En revanche, et tel est l’enseignement que l’on veut en retenir, cette participation demeure éloignée de celle d’une élection présidentielle. Elle était en effet de 73,69% en 2022 et de 77,77% en 2017, au premier tour. Alors même que la portée de ces élections législatives est comparable à celle d’une élection présidentielle, car il s’agit bien de déterminer qui gouvernera la France au cours des prochaines années (ou, seulement, des prochains mois), les électeurs ne se mobilisent pas autant, ce qui indique, sans doute, leur attachement tant à l’élection présidentielle qu’à la désignation d’une personnalité identifiée pour gouverner la France.

On ajoutera donc que la proposition de coupler élection présidentielle et élections législatives, faite au sein du GRÉCI, permettrait en effet de mobiliser pleinement les électeurs, tout en s’inscrivant dans la logique de notre régime. Mais c’est un autre débat.

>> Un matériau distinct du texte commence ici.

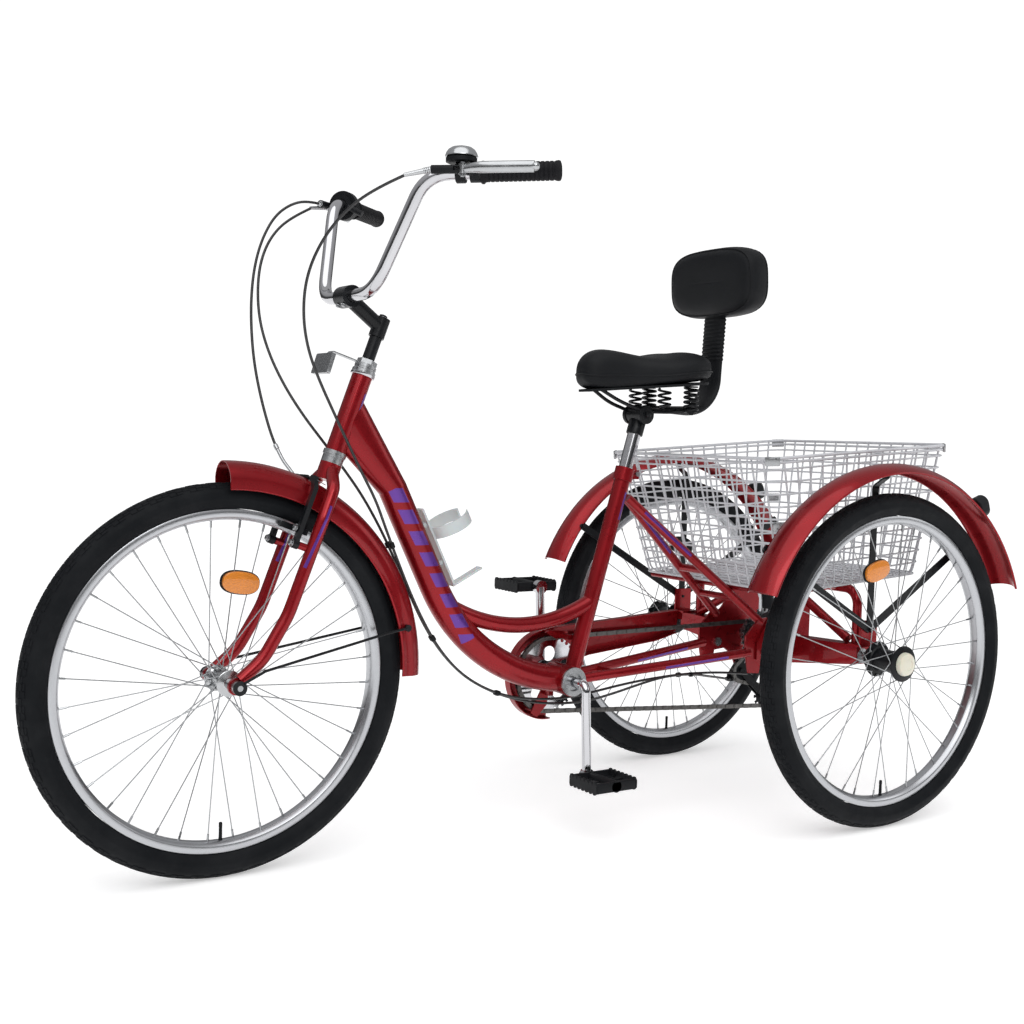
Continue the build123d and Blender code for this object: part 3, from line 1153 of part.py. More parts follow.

Les candidatures à ces élections législatives étaient, quant à elles, nettement moins nombreuses que lors des élections précédentes (deux fois moindre). Pour autant, ce faible nombre n’a pas empêché les électeurs de se retrouver dans une candidature, puisqu’ils se sont mobilisés davantage que d’habitude, sans que la part de bulletins blancs ou nuls n’augmente démesurément (elle reste légèrement supérieure à 2%).

On en retient donc que la multiplication du nombre de candidats n’est pas un critère de démocratie. On ajoutera même que, au contraire, elle peut nuire à la clarté et la lisibilité de l’offre électorale et que, précisément, un nombre mesuré de candidats permet d’avoir une offre à la fois plurielle et lisible. Sans doute serait-il donc utile de réfléchir aux moyens de contenir ce nombre de candidatures.

Enfin, ce scrutin a révélé, sans surprise, une extrême droite très puissante, avec des résultats inédits : le Front national (qu’on persiste à dénommer de la sorte, tant son idéologie demeure inchangée) est le premier parti de France lors d’élections législatives, il obtient trente-sept élus dès le premier tour (il n’en avait jamais eu).

Pour autant, cette force doit être doublement nuancée et tel est l’enseignement que l’on veut en tirer.

D’une part, d’après les chiffres officiels du Ministère de l’Intérieur, le Front national obtient 29,25% des voix, tandis qu’il en obtenait 31,37% il y a trois semaines, lors des élections européennes, soit une baisse de plus de deux points. De surcroît, si on additionne les suffrages de la seule extrême droite, avec Reconquête !, le score est de 30% au premier tour des législatives, alors qu’il était de 36,84% aux européennes. En valeur absolue, on constate une progression, mais elle est d’à peine moins de 500 000 voix (498 240 précisément). On pourrait ajouter qu’il faut additionner les suffrages obtenus par les candidats « LR – tendance Ciotti », mais qu’il soit permis d’en douter assez fortement : cela fait longtemps que Les Républicains sont divisés, en leur sein, entre les partisans d’un attachement à leurs valeurs historiques et ceux qui prônent un rapprochement avec l’extrême droite « dédiabolisée ». D’ailleurs, le choix politique d’Éric Ciotti ne constituait nullement une surprise.

À l’inverse, si le score cumulé de la gauche du Nouveau front populaire (NFP) était de 27,99% au premier tour des législatives, il était de 31,58% lors des européennes. Cependant, la progression en voix est beaucoup plus nette : le NFP a obtenu presque neuf millions de voix (8 974 566 exactement) au soir du premier tour, soit à peine 400 000 voix de moins que le Front national, alors que la gauche cumulait 7,8 millions de voix (7 818 869 exactement) lors des européennes. Elle progresse donc de 1,1 million de voix (1 155 697 exactement) : la dynamique est nettement plus forte que celle de l’extrême droite et la participation a vraisemblablement profité à la gauche.

D’autre part, lors de scrutins législatifs précédents, un parti ou une alliance qui arrivait en tête avec un score comparable (autour de 30% des voix), l’emportait au second tour avec une nette majorité absolue. Ainsi, en 2002, l’UMP recueillait 33,30% au premier tour des législatives et obtenait 376 sièges à l’Assemblée nationale. De même, en 2017, LREM atteignait le score de 28,21% au premier tour et disposait de 308 sièges au sein de la nouvelle Assemblée.

Or, si on se garde bien de tout pronostic à ce jour, force est de constater que la plupart des instituts ne donnent qu’une majorité relative à l’extrême droite… et l’on attend bien sûr le soir du second tour pour savoir ce qu’il en est effectivement.

Ainsi, sans contester la puissance de l’extrême droite, regrettable d’ailleurs pour nos institutions comme ce fut relevé ici ou , cette dernière est moins dynamique qu’il n’y paraît.